Seis días sin luz. Seis días para aprender a vivir como la
gente prehistórica, o sucumbir al nomadismo. Seis días de excusa perfecta para no ir al
gimnasio, de visitas exprés a mi casa para tirar ropa en la cama y armar
outfits a la luz de una mini linterna,de transportar maquillaje en la cartera, de no prender mi
computadora y oscilar entre dos collares y un mismo reloj.
¿Qué descubri de mi misma? Que, más allá de mi ascendencia
gitana, debo tener antepasados lechuzas porque veo muy bien en ambientes
oscuros. Puedo vivir con menos accesorios de los que todos pensábamos y no
necesito mi ipod, estoy reencontrándome con mi lado más intelectual en eso que
todos llaman libros y cantando más que nunca en la ducha.
Descubrí también que hay algo que extraño más que todo lo demás.
¿Mi intimidad? Si, un poco, pero no. Extraño mi almohada, la extraño con todo
mi ser. La extraño más que al agua
termal a la mañana, Netflix en la cama o el paquete de Kit Kats que dejé huérfano
en la heladera descongelada. Extraño cómo nos complementamos y cómo hace que
mis otras dos almohadas y tres amohadones parezcan de segunda mano.
Entonces pienso: ¿Estás realmente extrañando una almohada?
¿Llegamos a ese nivel de costumbrismo y ridiculez? Sí, extraño una almohada, no
lo puedo evitar.
Y conecto, en el torbellino de asociación libre que me
caracteriza y que deleitaría a cualquier reencarnación de Freud, con una
pregunta que me hicieron hace un tiempo. ¿Cómo es ser soltera en el 2000+15?
En su momento respondí como si ser soltera en el 2015 fuera
lo más top que te puede pasar en la vida. Viernes libres para pintarte las
uñas, afters con amigas y sábados con planes. Citas, visitas sin censura a Zara
y Luis Miguel a todo volumen en tu living el domingo.

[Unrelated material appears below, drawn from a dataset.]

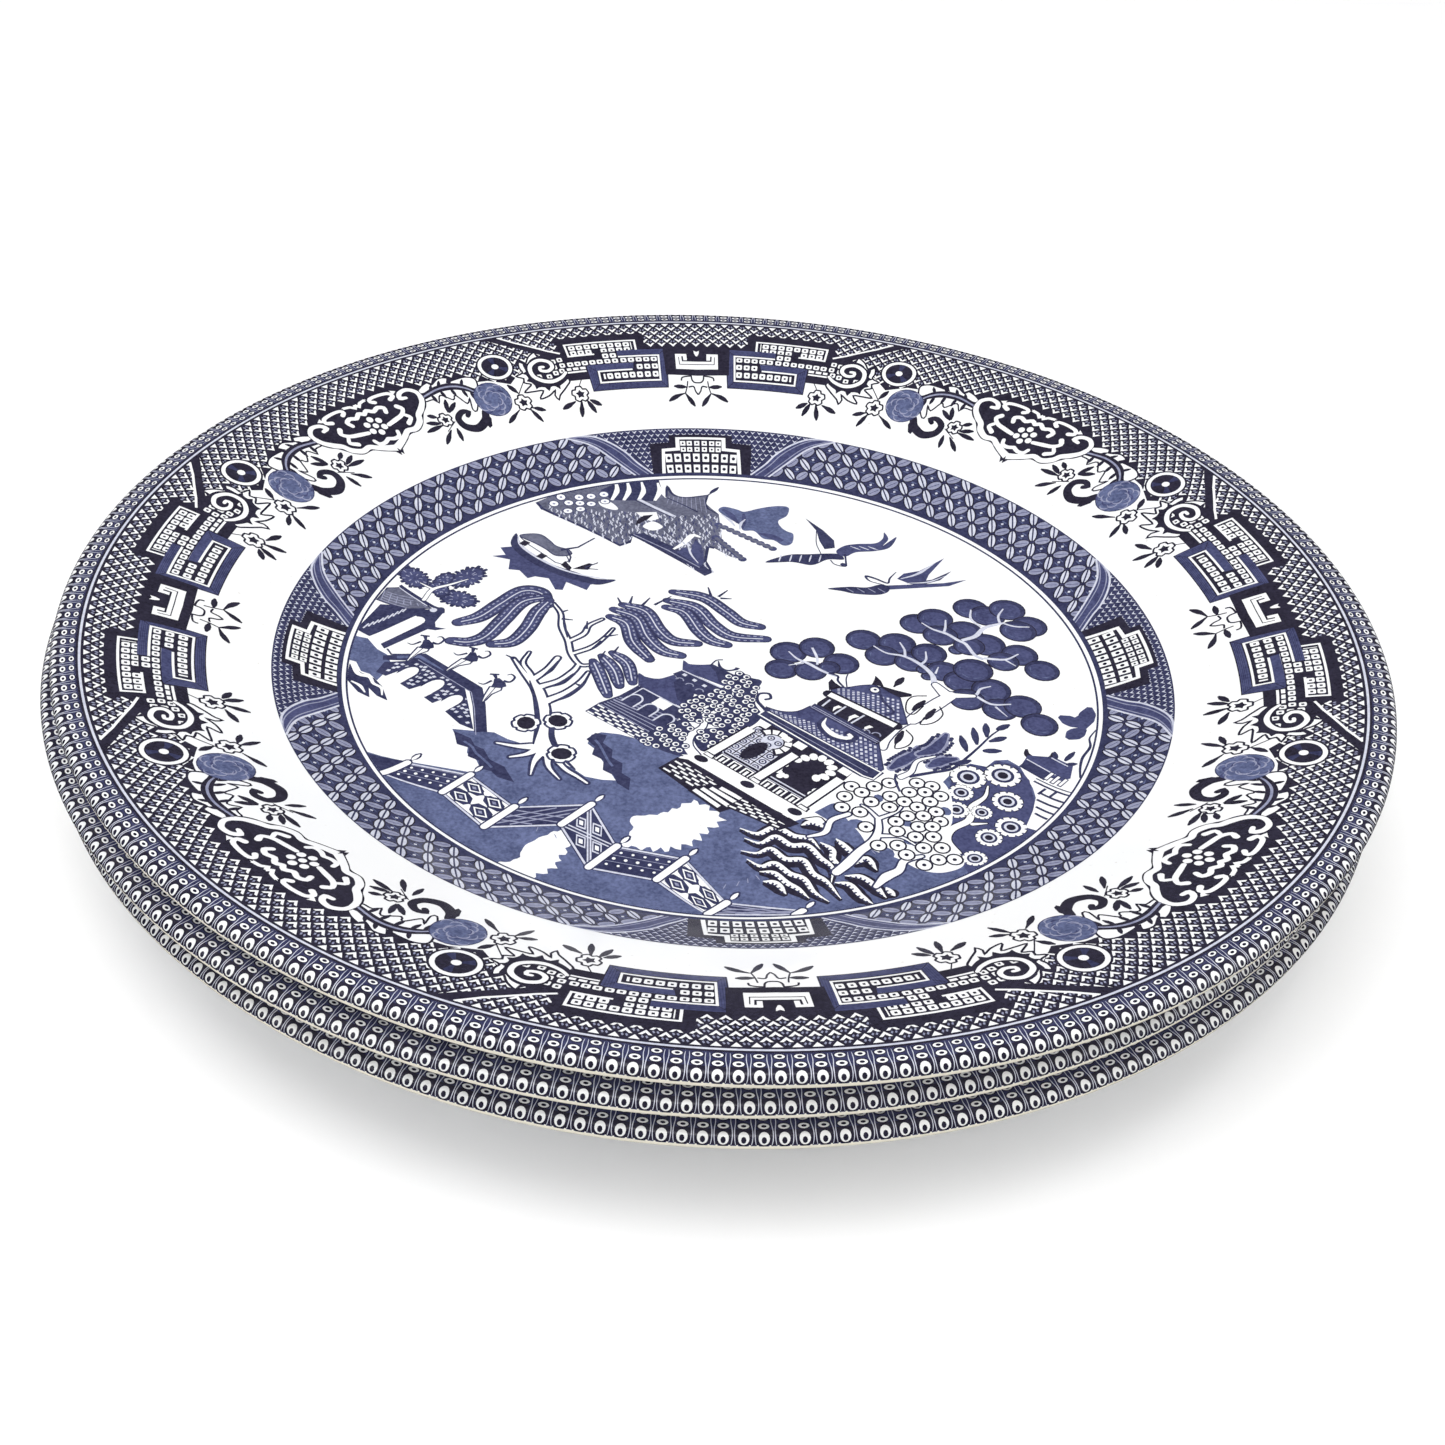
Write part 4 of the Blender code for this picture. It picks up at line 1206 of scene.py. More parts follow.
def draw_willow(d):
    """Old willow: outlined trunk and boughs, striped fronds, roots and three big blossoms."""
    boughs(d, [([(-36.8, -27), (-36.6, -20), (-37, -14), (-38, -8.4), (-41, -2.2),
                 (-43, 2.4)], (3, 2.5, 2.5, 2, 0.9, 0.3)),
               ([(-38.4, -7.4), (-39.6, -3), (-41, 0.8), (-39.8, 4.6)], (1.2, 0.9, 0.6, 0.2)),
               ([(-36.9, -12.8), (-32.6, -9.8), (-29.6, -6.2), (-27.8, -2.4)], (1.8, 1.3, 0.9, 0.3)),
               ([(-37.6, -7.6), (-33.6, -5.4), (-30.8, -2), (-29.7, 0.4)], (1.3, 1.1, 1, 0.6)),
               ([(-38.6, -4.6), (-36, -1.4), (-34, 2.6)], (1.2, 1, 0.9)),
               ([(-26.8, 0.2), (-29.4, 0.2), (-31.2, 4), (-31.9, 9), (-33.2, 14), (-33.4, 19),
                 (-35, 23)], (0.3, 0.6, 0.8, 0.8, 0.7, 0.5, 0.3)),
               ([(-31.8, 8.6), (-28.6, 11.4), (-27.4, 14.6), (-24.6, 17)], (0.7, 0.8, 0.5, 0.3)),
               ([(-30.9, 4.2), (-27, 6.6), (-24.2, 10.2), (-22.4, 13.4)], (0.7, 0.7, 0.3, 0.2)),
               ([(-39, -27.2), (-42, -27), (-45.6, -26)], (1.8, 0.8, 0.4)),
               ([(-38, -28.2), (-40, -29.6), (-43, -30.4)], (1.6, 0.8, 0.4)),
               ([(-37, -28.8), (-38.4, -32), (-39, -35.8)], (1.7, 0.8, 0.2)),
               ([(-35.8, -29.4), (-35.6, -33.4), (-33.6, -37.2)], (1.5, 0.7, 0.2)),
               ([(-35, -29.6), (-32.6, -34), (-30.2, -36.4), (-28.4, -38.4)], (1.4, 0.8, 0.7, 0.4))],
           0.52)
    d.fill(CLEAR, [(-38, -24), (-35.4, -24), (-34.4, -29.2), (-36.4, -30.4), (-38.8, -28.4)])
    for shade, widths in (([(-39.6, -5.4), (-38.8, -9.6), (-38.1, -14.6), (-37.9, -20), (-38.6, -26)],
                           (0.3, 0.8, 1, 1.1, 0.4)),
                          ([(-35.5, -15.4), (-35.1, -20), (-35, -24.6), (-33.2, -30), (-30.6, -34.4)],
                           (0.3, 1.2, 1.3, 1, 0.4)),
                          ([(-35.2, -12.8), (-32, -10.6), (-29.2, -7.2), (-27.6, -3.4)],
                           (0.4, 1.1, 0.9, 0.3)),
                          ([(-36.4, -7.8), (-33.2, -6.2), (-30.6, -3)], (0.4, 1.2, 0.7)),
                          ([(-37.4, -4.4), (-35.4, -1.8), (-33.8, 1.4)], (0.3, 1, 0.6)),
                          ([(-32, 10), (-32.5, 14), (-32.9, 18.4)], (0.3, 0.7, 0.3)),
                          ([(-27, 6), (-24.8, 8.8)], (0.3, 0.9))):
        d.curve("navy", shade, widths)
    for points, width in (([(-26.8, 1.6), (-25.6, -3), (-24, -10.4)], 3.1),
                          ([(-25, 3.4), (-22.6, -1.6), (-21.6, -7.2)], 3.1),
                          ([(-22.8, 4.6), (-19.8, 0.6), (-18.9, -6)], 3),
                          ([(-36, 22.2), (-37.6, 26.8), (-41.6, 27.6), (-46.2, 22.6), (-50.4, 17.6),
                            (-54.8, 15.4)], 4.2),
                          ([(-36.4, 25.4), (-41.6, 23.4), (-45.4, 16.6), (-48.8, 10.4), (-52.2, 8.2),
                            (-56, 8.6)], 4),
                          ([(-35.8, 24), (-38.2, 19.6), (-40.4, 13.2), (-43.4, 8.4), (-47.6, 7.4)], 3.8),
                          ([(-23, 18), (-19.6, 15.4), (-18.4, 8.6), (-15.2, 2.2)], 3.5),
                          ([(-22.2, 20.8), (-17.4, 17.6), (-15.4, 10.6), (-12.4, 5.4), (-8.6, 3.6)], 3.5),
                          ([(-20.2, 22.6), (-15.4, 20), (-12.8, 13), (-10, 9), (-5, 8)], 3.5),
                          ([(-11, 21.8), (-7, 19.8), (-4.4, 13), (-2, 9.2), (1.2, 7.6)], 3.5),
                          ([(-10.6, 24.4), (-4.6, 21.6), (-1.2, 15), (2.6, 10.8), (9.6, 9.8)], 3.5),
                          ([(-9.2, 27.8), (-2.6, 25.6), (1.8, 20.2), (4.8, 16), (8.8, 14.4)], 3.5)):
        frond(d, points, width)
    for root, tip in (((-20.4, 22.6), (-21.2, 25.4)), ((-18.6, 23.2), (-18, 26)),
                      ((-16, 22.4), (-14.2, 25.4)), ((-13.4, 22.6), (-9.6, 26)),
                      ((-1, 26.4), (-1.4, 29.8)), ((0.6, 26), (2.8, 28.6)), ((1, 25.4), (3.4, 25.2)),
                      ((-25.4, 2.4), (-24.2, 5.2)), ((-22.6, 4.4), (-21.4, 6.8)),
                      ((-33.2, 17), (-30.8, 16.6)), ((-33.2, 19.6), (-31.8, 20.4)),
                      ((-28, 13.2), (-27.8, 16.2)), ((-42.8, 2.2), (-44.6, 3.6)),
                      ((-29.6, -7), (-30.4, -6.4)), ((-24.4, 10.4), (-21.4, 11.2))):
        d.stroke("navy", [root, tip], (0.7, 0.3))
    for x, y, turn in ((-40.1, -19.6, 10), (-33.9, -18.9, 40), (-33.2, -29.4, 80)):
        ring = placed(petals(6, 2.8, 19, 2.4, 30, turn), (x, y))
        d.outlined(CLEAR, "navy", smooth(ring, True, 0.7), 0.48)
        d.disc("black", (x, y), (1.8, 2.05), 12, turn)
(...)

Enamorarte todos los días en el subte, nadie
que te cele o necesite ser alimentado y solo un recuerdo vago y lejano del
fútbol en gritos masculinos de edificios lejanos.
Sí, el invierno es más difícil y te abrazas a vos misma en
las películas de terror. Pero, honestamente, todos los hombres que conocí le
tenían miedo a “La bruja de Blair” y en invierno me robaban el plumón.
Creo que con mis argumentos casi convenzo a la persona que
me preguntó de unirse al grupo de los solteros en el 2015. Se fue pensando que
estar solo en esta década es casi como ser un rockstar de gira. Y, para ser
sincera, yo también me fui con esa sensación.
¿Entonces? Entonces extraño una almohada de cinco años de
edad, y me pregunto quién es una rockstar. ¿Yo? No, claramente no. Ningún
rockstar extraña una almohada. Los rockstars duermen en el piso, en la suite presidencial, con una persona distinta cada noche, y hasta no duermen. No extrañan el cúmulo perfecto de goma espuma (o el material que sea) donde apoyan la cabeza.
Mi destino no puede ser aferrarme a una almohada, por más memoria
ergonométrica que tenga. Y no puedo usar toda la semana el mismo collar, el
mismo reloj, el mismo tapado; no es coherente con quien yo soy. Edesur me está robando parte de mi esencia
junto con el suministro energético, y me está dejando demasiado tiempo de
reflexión en este flashback al pasado pseudo amish.
Empiezo a preguntarme si ser soltera no tiene una ínfima
arista que roza con esta realidad. Es como vivir de pijama party. ¿Un poco
nómade quizás? La disponibilidad para boyar de casa en casa, generando vínculos
de valor con almohadas. Mis amigas extrañan a sus novios, sus perros, ¿sus
hijos? Yo extraño 27 collares y una almohada que me cambió la vida, comer
chocolate en la cama y leer con la tele encendida.
Veintisiete collares y una almohada. No es un arco iris que nos vaya a llevar a una olla de oro, pero nos aferramos. Ser soltero es tener derecho a aferrarse a banalidades, un arco iris con algo de gris por momentos. Es tener veintisiete collares y enamorarse de una almohada.